Review: Kanye West – “Yeezus”



Kanye West

Universal/Def Jam – June 18th 2013
By Elyse Hill (@elyselikeswords)
Find it at: iTunes | Insound | HMV Digital




For a record that was briefly speculated to be called I Am God, Kanye West’s chosen title of Yeezus comes off as tame wordplay, ill-preparing his own audience for the wildly aggressive verses and provocative one liners to follow. An antithesis to his soul-filled samples and production of earlier albums, Kanye wisely employs Daft Punk and Rick Rubin to craft his unapologetic sixth album that lives up to the massive hype created by a single tweet.
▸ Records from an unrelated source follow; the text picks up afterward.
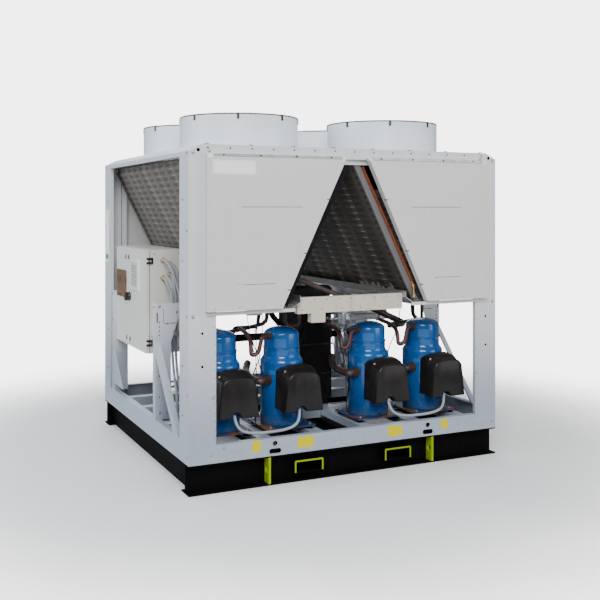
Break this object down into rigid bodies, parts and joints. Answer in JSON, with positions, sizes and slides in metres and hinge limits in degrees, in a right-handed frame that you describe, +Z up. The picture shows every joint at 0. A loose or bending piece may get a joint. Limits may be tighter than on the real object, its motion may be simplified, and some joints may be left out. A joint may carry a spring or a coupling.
{
  "type": "air-cooled water chiller",
  "caption": "Air-cooled water chiller on a forklift skid: open frame with V-shaped coils, roof fan cowls, blue compressors behind a front rail and a side cabinet with a hinged door.",
  "frame": {"origin": "centre of the footprint, on the ground under the skid", "axes": "+X to the right along the front, +Y to the back, +Z up; the front with the compressors faces -Y"},
  "size_m": [2.435, 2.353, 2.491],
  "materials": {
    "black_plastic": "black-brown plastic",
    "brass": "brass",
    "cabinet_white": "off-white powder coat",
    "cable_grey": "grey cable sheath",
    "coil_fins": "weathered aluminium fins",
    "compressor_blue": "glossy blue paint",
    "copper": "weathered copper",
    "cowl_grey": "satin light grey powder coat",
    "duct_grey": "grey plastic",
    "frame_grey": "satin light grey powder coat",
    "galvanised": "galvanised sheet",
    "guard_black": "black coated wire",
    "insulation_black": "black foam insulation",
    "lime_paint": "lime green paint",
    "module_beige": "satin beige powder coat",
    "panel_white": "satin light grey powder coat",
    "pipe_grey": "grey painted steel",
    "pocket_black": "black paint with lime green edges",
    "rotor_grey": "dark plastic blades",
    "skid_black": "satin black paint",
    "window_tint": "brown tinted window"
  },
  "bodies": {
    "frame": {"base_cross_beams": "frame_grey", "base_end_rails": "frame_grey", "base_side_rails": "frame_grey", "cabinet_body": "cabinet_white", "cabinet_brackets": "frame_grey", "cabinet_cables": "cable_grey", "cabinet_gear": "galvanised", "cabinet_hinges": "black_plastic", "cable_duct": "duct_grey", "cable_glands": "brass", "coil_1": "coil_fins", "coil_2": "coil_fins", "coil_3": "coil_fins", "coil_4": "coil_fins", "coil_end_frames": "galvanised", "coil_trays": "galvanised", "compressor_1": "compressor_blue", "compressor_2": "compressor_blue", "compressor_3": "compressor_blue", "compressor_4": "compressor_blue", "conduits": "cable_grey", "copper_headers": "copper", "corner_post_front_left": "frame_grey", "corner_post_front_right": "frame_grey", "corner_post_rear_left": "frame_grey", "corner_post_rear_right": "frame_grey", "discharge_pipes": "copper", "end_panel_lips": "frame_grey", "end_panels_front": "panel_white", "end_panels_rear": "panel_white", "evaporator": "insulation_black", "fan_cowl_1": "cowl_grey", "fan_cowl_2": "cowl_grey", "fan_cowl_3": "cowl_grey", "fan_cowl_4": "cowl_grey", "fan_deck": "frame_grey", "fan_guards": "guard_black", "fan_rotors": "rotor_grey", "fork_pockets": "pocket_black", "junction_boxes": "cabinet_white", "lashing_plates": "lime_paint", "machine_rails": "frame_grey", "module_beams": "module_beige", "pipe_couplings": "pipe_grey", "roof_end_beams": "frame_grey", "roof_side_beams": "frame_grey", "side_braces": "frame_grey", "side_columns": "frame_grey", "skid_end_beams": "skid_black", "skid_side_beams": "skid_black", "suction_pipes": "insulation_black", "terminal_hoods": "black_plastic", "water_pipes": "pipe_grey"},
    "door": {"cabinet_door": "cabinet_white", "door_window": "window_tint", "door_vent": "cabinet_white"},
    "switch": {"main_switch": "black_plastic"}
  },
  "joints": [
    {"name": "cabinet_door_hinge", "type": "hinge", "parent": "frame", "child": "door", "pos_m": [-1.178, -0.0865, 1.143], "axis": [0, 0, 1], "range_deg": [0, 110]},
    {"name": "main_switch_turn", "type": "hinge", "parent": "door", "child": "switch", "pos_m": [-1.205, 0.3805, 1.147], "axis": [1, 0, 0], "range_deg": [0, 90]}
  ]
}
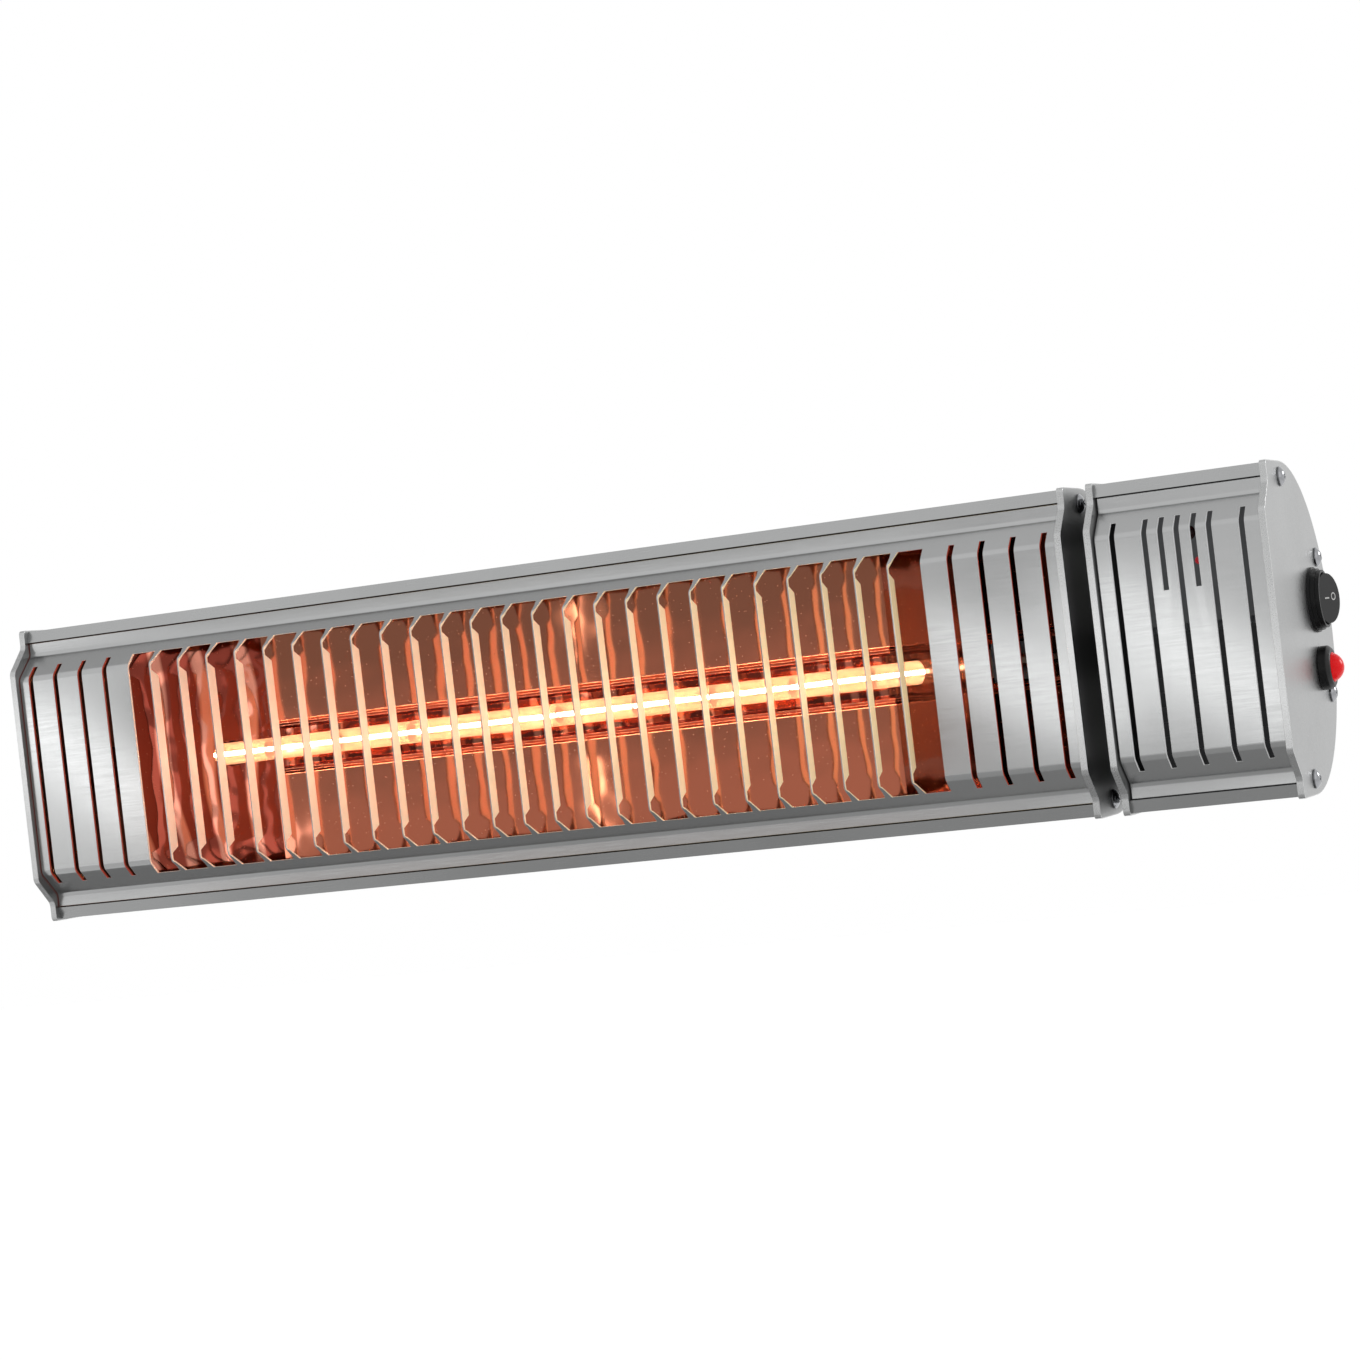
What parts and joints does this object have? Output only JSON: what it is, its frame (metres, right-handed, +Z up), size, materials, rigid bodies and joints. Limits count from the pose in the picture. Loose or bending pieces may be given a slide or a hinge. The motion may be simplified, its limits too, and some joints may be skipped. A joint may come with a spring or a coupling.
{
  "type": "wall mounted electric bar heater",
  "caption": "Long aluminium bar heater with a slatted cover over a glowing quartz lamp, a switched control box at one end and a tilting wall bracket.",
  "frame": {"origin": "centre of the wall plate's back face, midway between its four holes", "axes": "+X along the casing towards the control box, +Y into the wall (the lamp faces -Y), +Z up"},
  "size_m": [0.5971, 0.161, 0.135],
  "materials": {
    "casing_aluminium": "satin",
    "cast_plates": "satin",
    "steel_screws": "polished",
    "steel_sheet": "satin",
    "reflector_sheet": "polished",
    "quartz": "clear",
    "filament_glow": "glowing",
    "ceramic_white": "matte",
    "wire_sleeve": "matte",
    "bracket_paint": "satin",
    "black_plastic": "satin",
    "black_gloss": "gloss",
    "red_gloss": "gloss",
    "heat_sink_black": "matte",
    "receiver_grey": "matte",
    "lens_dark": "gloss",
    "led_red": "gloss",
    "board_green": "satin",
    "relay_blue": "satin",
    "terminal_cream": "matte",
    "brass_contacts": "satin",
    "seal_rubber": "matte",
    "wire_brown": "satin"
  },
  "bodies": {
    "wall_bracket": {"wall_plate": "bracket_paint", "pivot_bolts": "steel_screws", "pivot_washers": "steel_screws", "tilt_knobs": "black_plastic"},
    "heater": {"tilt_arms": "bracket_paint", "arm_bolts": "steel_screws", "arm_nuts": "steel_screws", "rear_shell": "casing_aluminium", "left_end_plate": "cast_plates", "heater_right_plate": "cast_plates", "front_grille": "casing_aluminium", "heater_plate_screws": "steel_screws", "reflector": "reflector_sheet", "lamp_tube": "quartz", "lamp_filament": "filament_glow", "filament_supports": "steel_screws", "lamp_pins": "steel_screws", "lamp_caps": "ceramic_white", "lamp_brackets": "steel_sheet", "bracket_screws": "steel_screws", "lamp_leads": "wire_sleeve", "thermal_cutout": "steel_sheet", "section_spacers": "steel_screws", "section_bolts": "steel_screws", "section_nuts": "steel_screws", "wire_conduit": "black_plastic", "control_shell": "casing_aluminium", "control_left_plate": "cast_plates", "control_right_plate": "cast_plates", "control_cover": "casing_aluminium", "control_plate_screws": "steel_screws", "control_chassis": "steel_sheet", "heat_sink": "heat_sink_black", "receiver_housing": "receiver_grey", "receiver_lens": "lens_dark", "status_led": "led_red", "circuit_board": "board_green", "board_spacers": "brass_contacts", "board_screws": "steel_screws", "relay": "relay_blue", "capacitor": "black_plastic", "triac": "black_plastic", "terminal_block": "terminal_cream", "control_wires": "wire_brown", "switch_housing": "black_plastic", "switch_terminals": "brass_contacts", "rocker_pin": "steel_screws", "button_body": "black_plastic", "button_nut": "steel_screws", "button_spring": "steel_screws", "button_terminals": "brass_contacts", "gland_body": "black_plastic", "gland_nut": "black_plastic", "gland_seal": "seal_rubber", "gland_cap": "black_plastic"},
    "rocker": {"switch_rocker": "black_gloss"},
    "push_button": {"button_cap": "red_gloss"}
  },
  "joints": [
    {"name": "heater_tilt", "type": "hinge", "parent": "wall_bracket", "child": "heater", "pos_m": [0, -0.036, 0], "axis": [1, 0, 0], "range_deg": [-30, 45]},
    {"name": "rocker_swing", "type": "hinge", "parent": "heater", "child": "rocker", "pos_m": [0.3375, -0.089, 0.0106], "axis": [0, 0, 1], "range_deg": [0, 30]},
    {"name": "button_press", "type": "slide", "parent": "heater", "child": "push_button", "axis": [-1, 0, 0], "range_m": [0, 0.002], "stiffness_N_per_m": 800, "springref_m": -0.001, "deforming": ["button_spring"]}
  ]
}
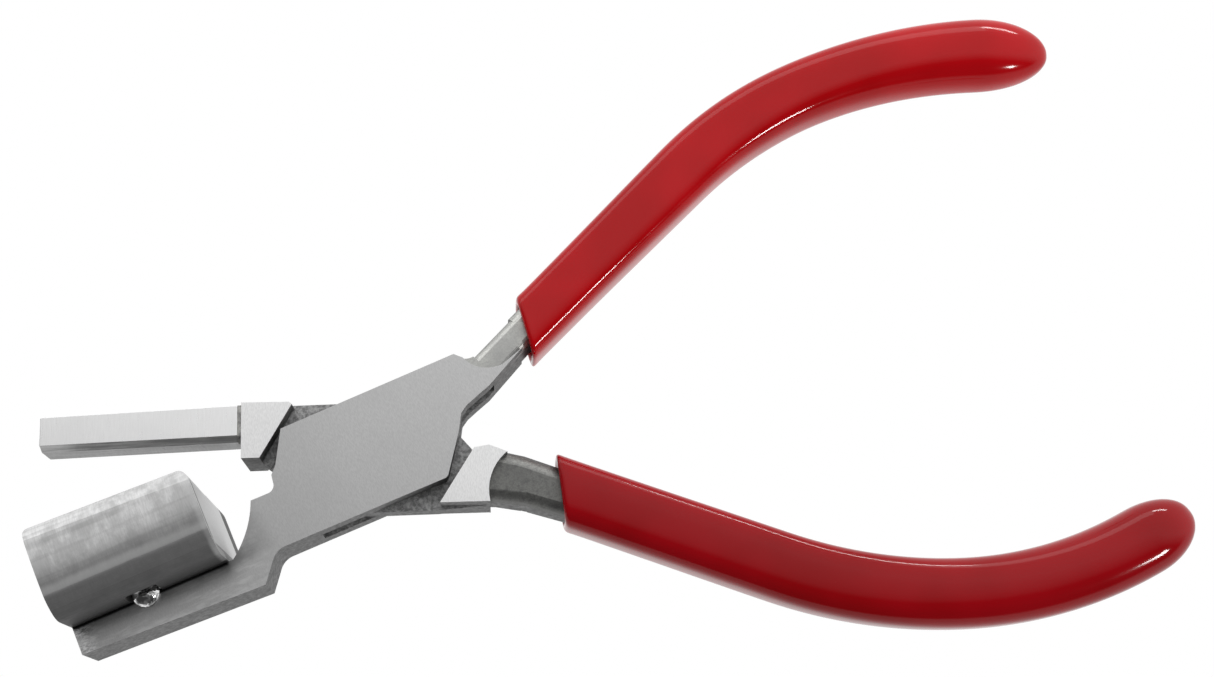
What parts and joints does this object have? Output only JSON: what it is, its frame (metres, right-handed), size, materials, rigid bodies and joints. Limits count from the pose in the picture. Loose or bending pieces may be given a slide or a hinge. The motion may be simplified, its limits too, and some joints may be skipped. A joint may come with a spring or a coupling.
{
  "type": "crimping pliers",
  "caption": "Box-joint jewellery crimping pliers: a wide grooved steel die on one jaw, a narrow punch bar on the other, glossy red dipped grips.",
  "frame": {"origin": "on the pivot axis, in the plane of the back cheek's outer face", "axes": "+X from the pivot towards the handles along the line that halves the opening, +Y towards the grip of the box lever, +Z along the pivot axis towards the front face"},
  "size_m": [0.151, 0.0862, 0.03],
  "materials": {
    "lever_steel": "satin, fine grain; necks bead-blasted",
    "bright_steel": "ground bright, lines across the bar",
    "die_steel": "brushed satin",
    "core_steel": "ground, light",
    "dark_backing": "blackened, dull",
    "braze": "dull silver braze",
    "chrome": "polished",
    "red_grip": "glossy dipped vinyl"
  },
  "bodies": {
    "box_side": {"box_lever": "lever_steel", "joint_rivet": "lever_steel", "die_core": "core_steel", "die_cover": "die_steel", "die_backing": "dark_backing", "die_pin": "chrome", "upper_grip": "red_grip"},
    "through_side": {"through_lever": "lever_steel", "braze_seam": "braze", "punch_bar": "bright_steel", "lower_grip": "red_grip"}
  },
  "joints": [
    {"name": "pivot", "type": "hinge", "parent": "box_side", "child": "through_side", "pos_m": [0, 0, 0], "axis": [0, 0, 1], "range_deg": [-34, 17]}
  ]
}
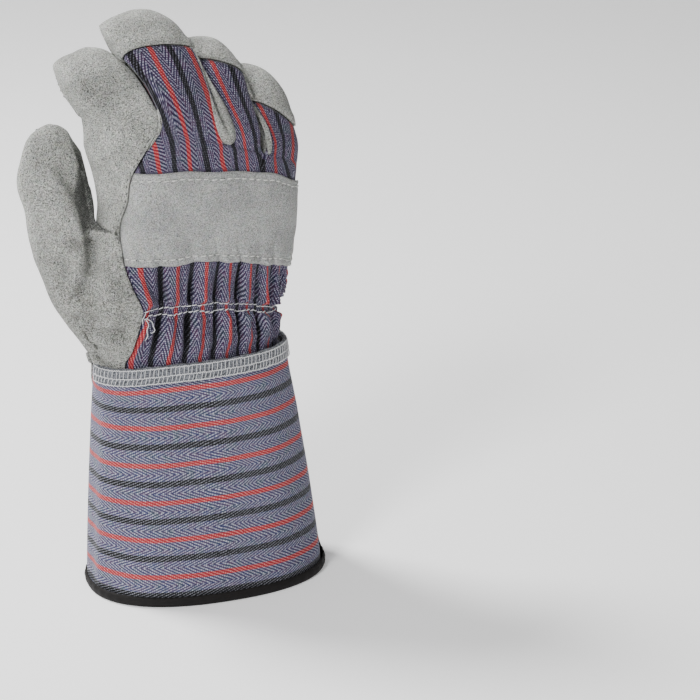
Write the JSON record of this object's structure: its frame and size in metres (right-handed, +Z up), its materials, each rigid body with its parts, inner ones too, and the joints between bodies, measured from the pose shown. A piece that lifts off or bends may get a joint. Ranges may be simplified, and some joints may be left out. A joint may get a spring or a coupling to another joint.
{
  "type": "leather gauntlet glove",
  "caption": "Right-hand work glove of grey suede with a striped cloth back, a suede knuckle strap and a long flared cloth gauntlet cuff bound in black.",
  "frame": {"origin": "on the ground under the middle of the bounding box, at the level of the hem that the glove stands on", "axes": "+Z up from the hem to the fingertips, +X from the thumb to the little finger, -Y out of the back of the hand, +Y out of the palm"},
  "size_m": [0.1573, 0.0894, 0.3102],
  "materials": {
    "suede_leather": "split suede, grey, napped",
    "strap_leather": "split suede, grey, fine nap",
    "striped_cloth": "blue herringbone cotton with red and black stripes",
    "overlocked_edge": "cloth edge under white overlock thread",
    "lining_cloth": "plain grey-green cotton",
    "binding_tape": "black woven tape, matt"
  },
  "bodies": {
    "root": {"palm_leather": "suede_leather", "middle_finger_front": "suede_leather", "ring_finger_front": "suede_leather", "index_back_leather": "suede_leather", "thumb_back_leather": "suede_leather", "back_fabric": "striped_cloth", "fingertip_middle": "suede_leather", "fingertip_ring": "suede_leather", "fingertip_little": "suede_leather", "fourchette_index_middle": "suede_leather", "fourchette_middle_ring": "suede_leather", "fourchette_ring_little": "suede_leather", "knuckle_strap": "strap_leather", "cuff": "striped_cloth", "cuff_lining": "lining_cloth", "hem_binding": "binding_tape", "cuff_top_edge": "overlocked_edge"}
  },
  "joints": []
}
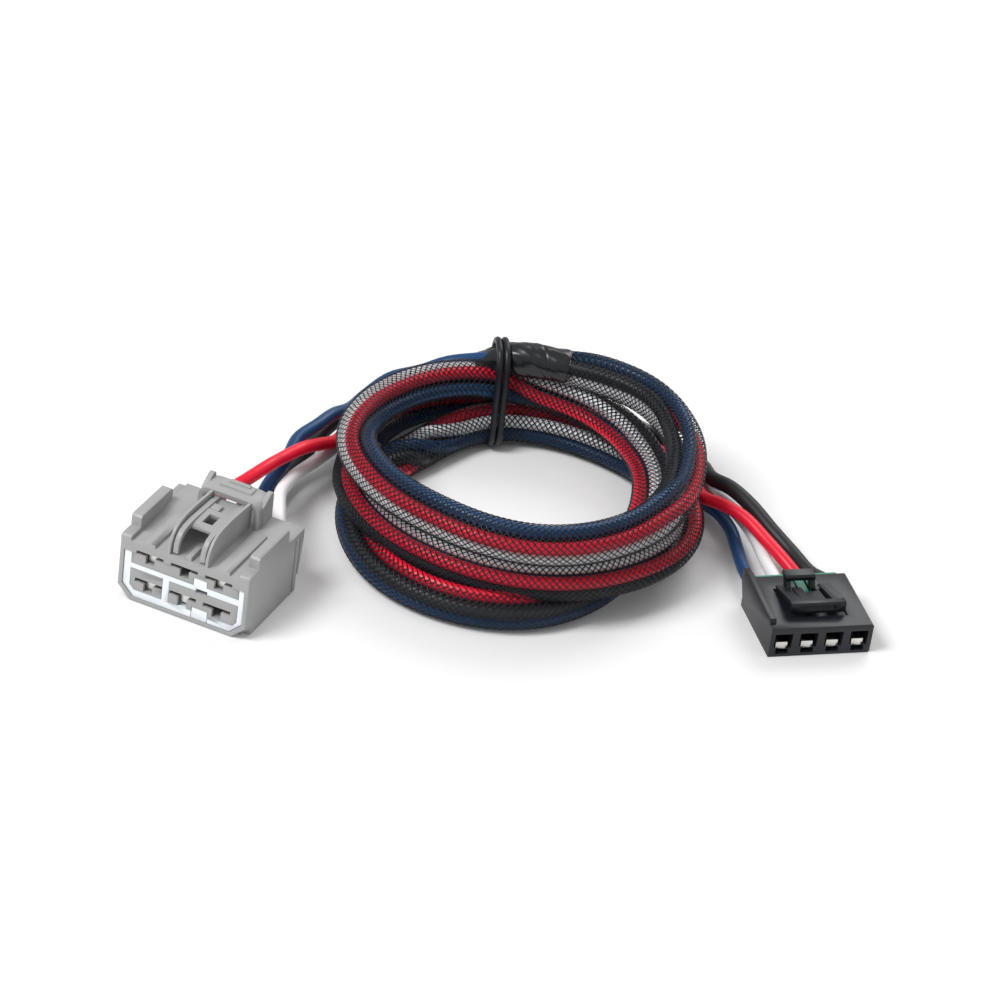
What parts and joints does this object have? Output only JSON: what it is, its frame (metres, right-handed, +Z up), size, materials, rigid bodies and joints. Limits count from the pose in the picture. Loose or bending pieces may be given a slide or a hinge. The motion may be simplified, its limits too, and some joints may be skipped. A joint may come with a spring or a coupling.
{
  "type": "trailer brake controller wiring adapter harness",
  "caption": "Wiring adapter harness: a six-way vehicle plug and a four-way brake controller plug joined by four wires in a coiled braided sleeve.",
  "frame": {"origin": "on the table, centred under the bounding box of the two connectors", "axes": "+X runs from the vehicle connector to the controller connector, +Y from the connectors' mating faces to their wires and the coil, +Z up"},
  "size_m": [0.1968, 0.1331, 0.0327],
  "materials": {
    "housing_grey": "fine matt moulded grey nylon",
    "holder_white": "bluish white moulded nylon",
    "housing_black": "black moulded nylon, satin",
    "lock_green": "green moulded nylon",
    "tinned_terminal": "tin-plated sheet metal",
    "copper_strands": "bare copper strands",
    "wire_red": "glossy red wire insulation",
    "wire_white": "glossy white wire insulation",
    "wire_black": "glossy black wire insulation",
    "wire_blue": "glossy blue wire insulation",
    "braid_black": "black polyester monofilament braid",
    "tape_black": "wrinkled black vinyl tape",
    "tie_black": "black plastic-coated tie wire"
  },
  "bodies": {
    "harness": {"vehicle_housing": "housing_grey", "vehicle_terminal_red": "tinned_terminal", "vehicle_terminal_white": "tinned_terminal", "vehicle_terminal_black": "tinned_terminal", "vehicle_terminal_blue": "tinned_terminal", "vehicle_conductors": "copper_strands", "controller_housing": "housing_black", "controller_terminal_blue": "tinned_terminal", "controller_terminal_white": "tinned_terminal", "controller_terminal_red": "tinned_terminal", "controller_terminal_black": "tinned_terminal", "controller_conductors": "copper_strands", "wire_red_vehicle_end": "wire_red", "wire_white_vehicle_end": "wire_white", "wire_black_vehicle_end": "wire_black", "wire_blue_vehicle_end": "wire_blue", "wire_blue_controller_end": "wire_blue", "wire_white_controller_end": "wire_white", "wire_red_controller_end": "wire_red", "wire_black_controller_end": "wire_black", "sleeve_coil": "braid_black", "sleeve_tail": "braid_black", "tape_wrap_start": "tape_black", "tape_wrap_end": "tape_black", "cable_tie": "tie_black"},
    "vehicle_latch_lever": {"vehicle_latch": "housing_grey"},
    "vehicle_holder": {"vehicle_front_holder": "holder_white"},
    "controller_latch_lever": {"controller_latch": "housing_black"},
    "controller_lock": {"controller_terminal_lock": "lock_green"}
  },
  "joints": [
    {"name": "vehicle_latch_press", "type": "hinge", "parent": "harness", "child": "vehicle_latch_lever", "pos_m": [-0.07995, -0.0214, 0.01875], "axis": [0.9367, -0.3502, 0], "range_deg": [-5, 0], "stiffness_Nm_per_rad": 0.4},
    {"name": "vehicle_holder_slide", "type": "slide", "parent": "harness", "child": "vehicle_holder", "axis": [-0.3502, -0.9367, 0], "range_m": [0, 0.003]},
    {"name": "controller_latch_press", "type": "hinge", "parent": "harness", "child": "controller_latch_lever", "pos_m": [0.07967, 0.01773, 0.00905], "axis": [0.9483, 0.3173, 0], "range_deg": [-6, 0], "stiffness_Nm_per_rad": 0.1},
    {"name": "controller_lock_slide", "type": "slide", "parent": "harness", "child": "controller_lock", "axis": [-0.3173, 0.9483, 0], "range_m": [0, 0.003]}
  ]
}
Darker than 2011’s My Beautiful Dark Twisted Fantasy and comparably visceral to even 2008’s 808s & Heartbreak, West mixes minimalism (“On Sight”), anarchist punk (“Black Skinhead”) and Chicago’s drill scene (“Send It Up”) while delivering his latest bout of experimentation that throws itself to reggae/dancehall legends such as Capleton, Beenie Man and Agent Sasco. The beats are refreshing, with shockingly poignant, politically motivated lyricism that finds room for Yeezy-esque remarks like “She Instagram herself like #BadBitchAlert” that were made for the Twitterverse.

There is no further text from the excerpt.